The petition states that in light of “highly publicized” abortion injuries and in an effort to meet “high professional standards promoting continuity of surgical care for women” the State of Mississippi enacted HB 1390, which provided that each abortionist operating in that state must maintain hospital privileges within 30 miles of the facility where abortions occur.
In fact, the bill was the brain child of Operation Rescue’s Troy Newman, whose group documents abuses and injuries at abortion facilities nationwide. Understanding the dangers of Derzis’ Mississippi abortion business, he discussed the prospect of passing a local hospital privilege requirement in that in early 2012 with Terri Herring of the Pro-Life America Network. Herring picked up the ball and ran with it, and HB 1390 was signed into law in April of that same year with the hope that women would then be protected from Derzis’ substandard operations and Norman’s shoddy abortion practices.
Hood also took issue with the Fifth Circuit ruling exempting JWHO from state oversight and outside the state’s authority to regulate. That has provided JWHO with a special status over other Ambulatory Surgical Facilities in the state where all doctors have been required to maintain hospital privileges for years. In fact, Hood states that by enacting HB 1390, the State was trying to “even the playing field” and treat abortion clinics the same as it does all other similarly situated clinics.

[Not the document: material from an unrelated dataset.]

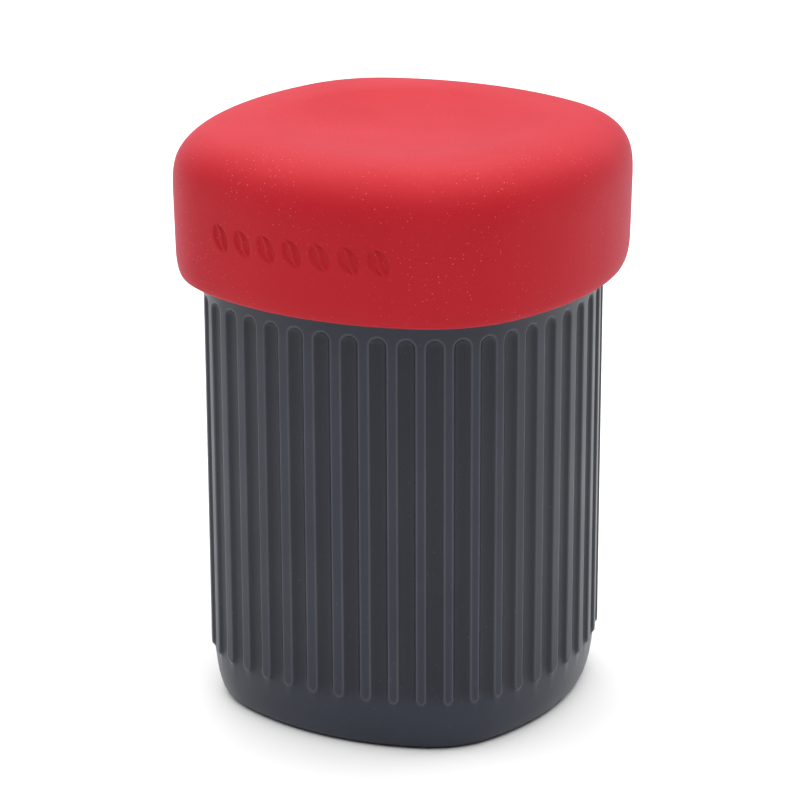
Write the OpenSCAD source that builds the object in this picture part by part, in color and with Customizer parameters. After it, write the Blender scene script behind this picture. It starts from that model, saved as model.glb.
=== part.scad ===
// Travel coffee press that packs inside its own fluted drinking mug, closed by a silicone lid.
// Frame: millimetres, +Z up, origin at the centre of the mug's base. The flats of the
// rounded-square plan face +X, -X, +Y and -Y, and -Y is the front.

/* [Plan] */
// Width of the mug across its flats, over the ribs
mug_w = 88; // [87:0.5:89]
// How much larger half the width is than the corner radius, the same for every wall
flat_to_corner = 18; // [17.4:0.6:18.6]

/* [Mug] */
// Height of the mug's rim
mug_h = 112; // [111:0.5:114]
// Wall of the mug, measured at a rib
mug_wall = 2.4; // [2:0.1:3]
// Thickness of the mug's floor
mug_floor = 4; // [3:0.5:5]
// Height over which the foot curves in
foot_h = 15; // [13:1:22]
// How far the foot curves in
foot_in = 3.2; // [2:0.2:7]

/* [Flutes] */
// Flutes on each side of the mug
flutes_per_side = 11; // [9:2:13]
// How much closer together the flutes are at the corners
flute_ease = 0.46; // [0:0.02:0.8]
// Width of a flute at the surface
flute_w = 4; // [3:0.1:4.4]
// Depth of a flute
flute_depth = 0.9; // [0.5:0.1:1.1]
// Height of the top of the flutes
flute_top = 100; // [90:1:102]
// Height of the lower ends of the ribs
rib_bottom = 12.6; // [11:0.2:16]

/* [Lid] */
// Width of the lid across its flats
lid_w = 100.8; // [100:0.2:102]
// Height of the lid's lower edge
lid_bottom = 104; // [102:0.5:105]
// Height of the crest of the lid
lid_top = 138; // [138:0.5:140]
// Wall of the lid
lid_wall = 2.8; // [2.4:0.1:3]
// Depth of the dish in the lid's top
dish_depth = 2.5; // [1.5:0.1:2.6]

/* [Press] */
// Bore radius of the brewing chamber
bore_r = 30.3; // [30.1:0.1:30.5]
// Wall of the brewing chamber
chamber_wall = 2.7; // [2.2:0.1:2.8]
// Outer radius of the plunger tube
plunger_r = 28.6; // [28:0.1:29]
// Wall of the plunger tube
plunger_wall = 2.2; // [2:0.1:2.4]
// Outer radius of the filter cap
cap_r = 36.5; // [36.3:0.1:37.5]
// Rings of drain holes round the cap's centre hole
hole_rings = 4; // [2:1:4]

/* [Hidden] */
$fn = 96;

// The plan is a rounded square of eight arcs. Its four side arcs and four corner arcs keep the
// same centres at every size, so walls stay parallel. The centres lie 36 and 15 apart on a
// 5-12-13 triangle, so neighbouring arcs meet smoothly on the line through both centres.
side_centre = flat_to_corner * 7 / 6;
corner_centre = flat_to_corner * 5 / 6;
side_turn = atan2(5, 12);
corner_turn = 45 - side_turn;
wedge_h = 200;
mug_half = mug_w / 2;
lid_half = lid_w / 2;
mug_in = mug_half - mug_wall;
function side_run(half) = (half + side_centre) * side_turn * PI / 180;
function corner_run(half) = (half - flat_to_corner) * corner_turn * PI / 180;
flute_pitch = 2 * (side_run(mug_half) + corner_run(mug_half)) / flutes_per_side;
flute_r = (pow(flute_w / 2, 2) + pow(flute_depth, 2)) / (2 * flute_depth);
core_half = mug_half - flute_depth;
sweep_in = flat_to_corner + 1;
core_r = 25;

// Lid section: a flared lower edge, then a drafted wall, then a crown
lid_draft = 0.3;
edge_in = 1.5;
edge_h = 5.5;
crown_in = 18;
crown_h = 13.3;
crown_power = 2.8;
lip_half = mug_half + 0.2;
lip_h = 5;
lip_slope = 2.5;
dish_r = 31;
dish_ball = (pow(dish_r, 2) + pow(dish_depth, 2)) / (2 * dish_depth);
roof_t = 2.8;
bean_count = 7;
bean_pitch = 6.2;
bean_z = 119.2;
bean_h = 7;
bean_w = 4.2;
bean_tilt = 25;
bean_depth = 0.5;
bean_seam = 0.8;

// Heights up the press, which hangs in the mug by the chamber's flange
flange_t = 3;
flange_half = mug_half - 0.1;
step_half = mug_in - 0.3;
step_w = 2.5;
step_h = 2.5;
gusset_t = 2;
gusset_h = 6;
chamber_r = bore_r + chamber_wall;
chamber_bottom = 12.8;
chamber_top = mug_h + flange_t;
lug_count = 4;
lug_turn = 30;
lug_r = chamber_r + 1.6;
lug_z = 14;
lug_t = 3;
cap_bottom = 10;
cap_floor = 2.5;
cap_top = 22;
cap_in = lug_r + 0.3;
cap_lug_z = lug_z + lug_t + 0.3;
cap_lug_in = chamber_r + 0.3;
cap_lug_t = 2.6;
grip_count = 24;
grip_r = 1.4;
drain_r = 1.3;
drain_pitch = 6;
paper_r = 31.9;
paper_t = 0.2;
paper_gap = 0.02;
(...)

“We’ve seen what happens when states fail to exercise oversight of abortion clinics, and it isn’t pretty,” said Newman. “We are encouraged that in Mississippi, they are fighting to protect women from the kinds of abuses we have seen over the years in places were abortion clinic operate without accountability.”
The most obvious example is Pennsylvania case of Kermit Gosnell, whose clinic deteriorated into squalor due to an absence of oversight. There, babies that were born alive during failed abortions were intentionally murdered and women were drugged into stupors by unqualified workers, including a high school student, until one patient finally was killed.
Less well known was a chain of eleven abortion clinics operated in Southern California by owner Bertha Bugarin, where there were essentially no regulatory oversight or standards for abortion businesses whatsoever. Bugarin employed bottom-of-the-barrel abortionists and unlicensed workers who were so incompetent that one by one their medical licenses were revoked after a series of botched abortions, abortion deaths, and criminal fraud. Not to be deterred, when Bugarin ran low on licensed abortionists she and her sister began doing the abortions themselves, even though neither of them had any medical background or training.
Operation Rescue drew this shoddy chain of abortion mills to the attention of the police, who raided Bugarin’s abortion mills and arrested her, her sister, and two other employees for illegal abortion. Bugarin was sentenced to nearly 7 years behind bars and her abortion chain was disbanded.
“If Kermit Gosnell or Bertha Bugarin operated the last abortion clinic in Mississippi, the Fifth Circuit ruling would provide protections for them to continue their obscene practices, and there would be nothing that the State authorities could do about it,” said Newman. “The U.S. Supreme Court needs to hear this case in order to reaffirm the state’s authority to protect women from predatory and substandard practices.”
Since similar hospital privilege requirements have been enacted in several other states, this case has the potential to dramatically impact abortion law in the U.S. Because of that, those on both sides of the abortion issue will be watching this case closely.